The collapse of an insurer and turmoil at banks have more in common than would initially seem obvious

The Baader-Meinhof phenomenon describes how a person, upon being introduced to a new concept, immediately sees it everywhere. Wall Street is very much hoping that emerging examples of lending fraud are a “frequency illusion” and not something darker.

On Thursday, two regional banks — Zions and Western Alliance — claimed that they were exposed to alleged fraud by borrowers. Those moves came after the likes of JPMorgan and Jefferies had announced exposure to the respective bankruptcies of Tricolor, a subprime auto lender and First Brands, an auto parts maker. In the latter two, allegations of “double pledging”, where a company borrows twice against the same collateral, are now a central issue of investigation for creditors and even law enforcement.

Amid the turmoil in traditional banking, an obscure but adjacent alleged fraud scandal also came to a head on Thursday.
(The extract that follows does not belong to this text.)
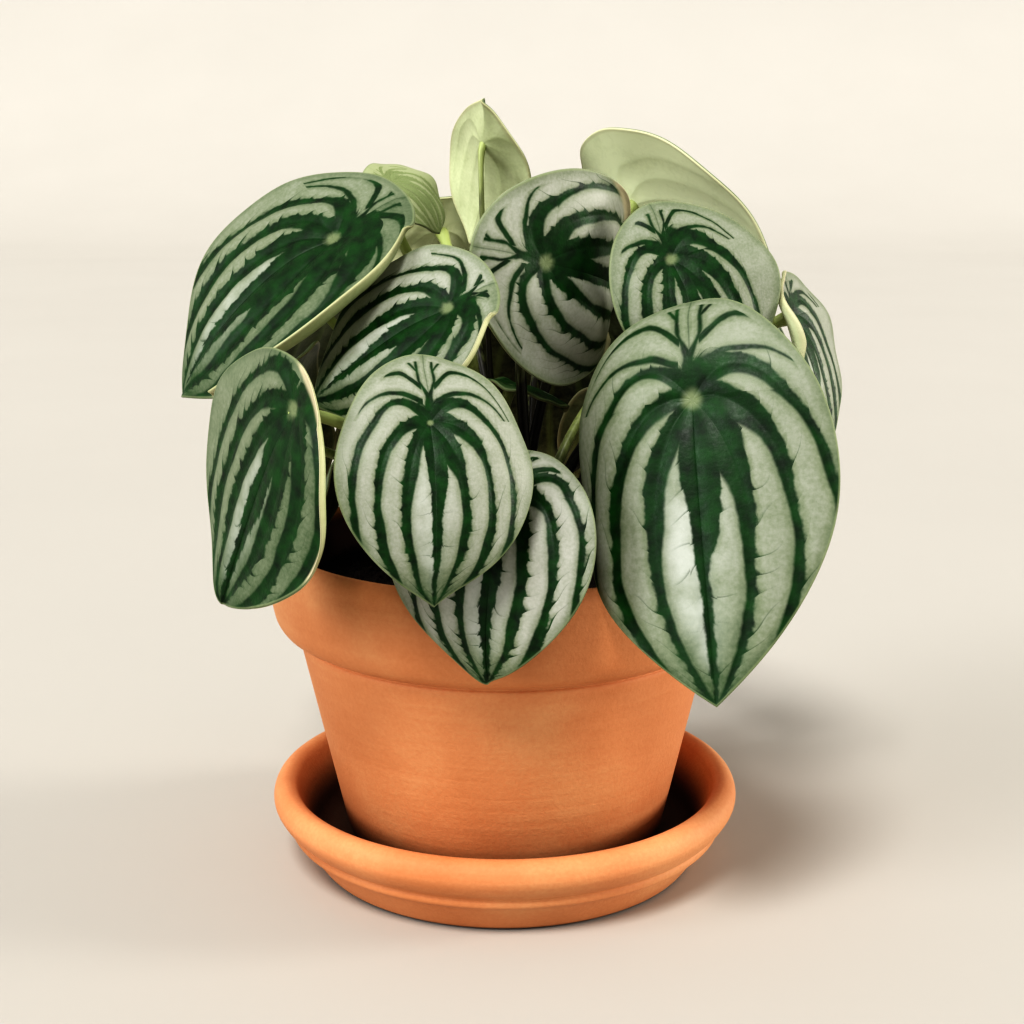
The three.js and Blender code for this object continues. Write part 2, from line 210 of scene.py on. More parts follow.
# Each row gives the name, hub, heading, pitch, roll, length, width and crown, and then what
# isn't usual.
LEAVES = [
    Leaf("leaf_front_right", (44, -62, 140), -82, 68, 25, 100, 71, "right", tip_droop=7,
         base_droop=37, fold_left=24, fold_right=60, lean=0.07, silver=0.6, bands=1.05, star=1.7,
         spot=0.9, quilt=0.7, teeth=0.5, sheen=0.7),
    Leaf("leaf_front_left", (-16, -82, 138), -78, 56, -3, 61, 47, "left", tip_droop=51,
         base_droop=18, fold_left=29, fold_right=16, hub_at=0.3, lean=-0.05, tip_point=2.7,
         silver=0.74, bands=1.2, star=1.4, spot=0.45, teeth=0.5, sheen=0.6),
    Leaf("leaf_front_low", (2, -66, 119), -119, 51, -6, 62, 56, "right", tip_droop=61,
         base_droop=29, fold_left=31, fold_right=21, hub_at=0.21, lean=0.15, silver=0.9, bands=1.3,
         sheen=0.6),
    Leaf("leaf_left_high", (-44, -22, 176), -170, 28, -30, 82, 70, "left", tip_droop=44,
         base_droop=3, fold_left=5, fold_right=2, curl_left=90, hub_at=0.27, lean=-0.03,
         silver=0.5, bands=1.4, star=2, dark_side=0.9, quilt=0.8, pale=0.6, teeth=1.2, sheen=0.4),
    Leaf("leaf_left_middle", (-14, -53, 161), 172, 29, -47, 57, 49, "left", tip_droop=21,
         base_droop=14, fold_left=16, fold_right=13, curl_left=75, hub_at=0.24, lean=0.03,
         silver=0.78, bands=1.3, star=1.6, dark_side=0.6, pale=0.6, sheen=0.5,
         turned_edge=((200, 255, 2.2),)),
    Leaf("leaf_left_low", (-48, -80, 140), 141, 61, -70, 67, 63, "left", tip_droop=3,
         base_droop=24, fold_left=35, fold_right=0, curl_left=60, hub_at=0.15, lean=0.11,
         stalk_arch=8, stalk_rise=0.38, silver=0.42, bands=1.4, star=1.5, dark_side=0.8, pale=0.6,
         teeth=1.2, sheen=0.45, turned_edge=((165, 285, 3),)),
    Leaf("leaf_middle_high", (11, -36, 170), 26, 14, 86, 74, 55, "right", tip_droop=88,
         base_droop=15, fold_left=16, fold_right=30, curl_left=30, curl_right=30, lean=0.07,
         silver=0.82, bands=1.05, star=1.7, dark_side=0.1, pale=0.8, teeth=0.8, sheen=0.2,
         turned_edge=((265, 425, 3.4),)),
    Leaf("leaf_right_high", (42, -32, 171), -49, 56, 23, 56, 46, "right", tip_droop=47,
         base_droop=6, fold_left=8, fold_right=25, lean=-0.17, silver=0.62, bands=1.3, star=2.2,
         teeth=0.7, sheen=0.3),
    Leaf("leaf_right_edge", (77, -12, 155), -31, 69, -2, 48, 44, "right", tip_droop=9,
         base_droop=2, fold_left=0, fold_right=-35, hub_at=0.25, lean=-0.04, silver=0.7, bands=1.9,
         pale=0.8, teeth=0.5, turned_edge=((85, 185, 3.4),)),
    Leaf("leaf_back_right_high", (37, 25, 183), -32, 19, -56, 74, 53, "back", tip_droop=15,
         base_droop=-21, fold_left=12, fold_right=13, hub_at=0.3, lean=0.09, pale=1, ribs=0.2,
         quilt=0.35),
    Leaf("leaf_back_young", (-5, 30, 200), 88, 50, 43, 50, 34, "back", tip_droop=30, base_droop=6,
         fold_left=22, fold_right=12, crease=22, hub_at=0.3, lean=-0.1, base_roundness=0.95,
         tip_point=2, stalk_arch=4, stalk_rise=0.32, pale=0.74, ribs=0.25, quilt=0.4,
         stalk_light=-0.18, stalk_neck=0.75),
    Leaf("leaf_left_young", (-30, 10, 190), -17, 23, 19, 29, 28, "back", tip_droop=62,
         base_droop=15, fold_left=24, fold_right=23, hub_at=0.3, stalk_rise=0.6, silver=0.9,
         bands=2.4, star=1.5, pale=0.7, young=0.95, quilt=0.8),
    Leaf("leaf_back_left_high", (-20, 62, 174), 110, 58, 0, 50, 36, "back", pale=1, ribs=0.2,
         quilt=0.6),
    Leaf("leaf_back_middle", (14, 78, 144), 86, 56, 5, 84, 62, "back", tip_droop=20, pale=0.05),
    Leaf("leaf_back_left", (-57, 41, 155), 143, 42, -8, 78, 60, "left"),
    Leaf("leaf_back_right", (50, 60, 150), 52, 52, 6, 78, 58, "back", stalk_light=0.35),
    Leaf("leaf_left_side", (-62, 24, 132), 172, 66, 0, 52, 42, "left"),
    Leaf("leaf_right_side", (66, 14, 128), 4, 66, 0, 54, 44, "right"),
    Leaf("leaf_back_left_low", (-34, 62, 118), 118, 66, -6, 62, 48, "back"),
    Leaf("leaf_back_right_low", (38, 72, 112), 66, 66, 6, 62, 48, "back"),
    # the inner leaves have no silver, wide bands and a green underside: painted shade deep in the
    # plant
    Leaf("leaf_inner_back", (2, 0, 136), 8, 14, 0, 25, 20, "left", silver=0, bands=2.4, star=3,
         pale=0),
    Leaf("leaf_left_side_low", (-47, 4, 112), 172, 60, 0, 42, 36, "left"),
    Leaf("leaf_right_back", (72, 26, 156), 8, 58, 0, 58, 46, "right"),
    Leaf("leaf_right_side_low", (59, -9, 108), -5, 57, 0, 48, 40, "right"),
    Leaf("leaf_back_high", (12, 48, 172), 85, 40, 0, 50, 36, "back"),
    Leaf("leaf_back_left_side", (-65, 48, 113), 139, 70, 0, 42, 34, "left"),
    Leaf("leaf_back_right_side", (77, 48, 113), 58, 74, 0, 50, 40, "back"),
    # painted shade here too: no silver, wide bands, a green underside
    Leaf("leaf_inner_left", (-28, 30, 122), 132, 26, 0, 30, 24, "right", silver=0, bands=2.4,
         star=3, pale=0),
]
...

Josh Wander, the insurance and investment whizz kid who co-founded 777 Capital, was indicted by federal prosecutors, formally accused of criminal double-pledging. According to prosecutors, he obtained cash from his private capital lenders by pledging assets he simply did not possess, and used the monies to acquire football clubs, among other things. Wander has denied wrongdoing, but the blow-up of 777 Capital casts a shadow over the nascent model of private equity-owned life insurance.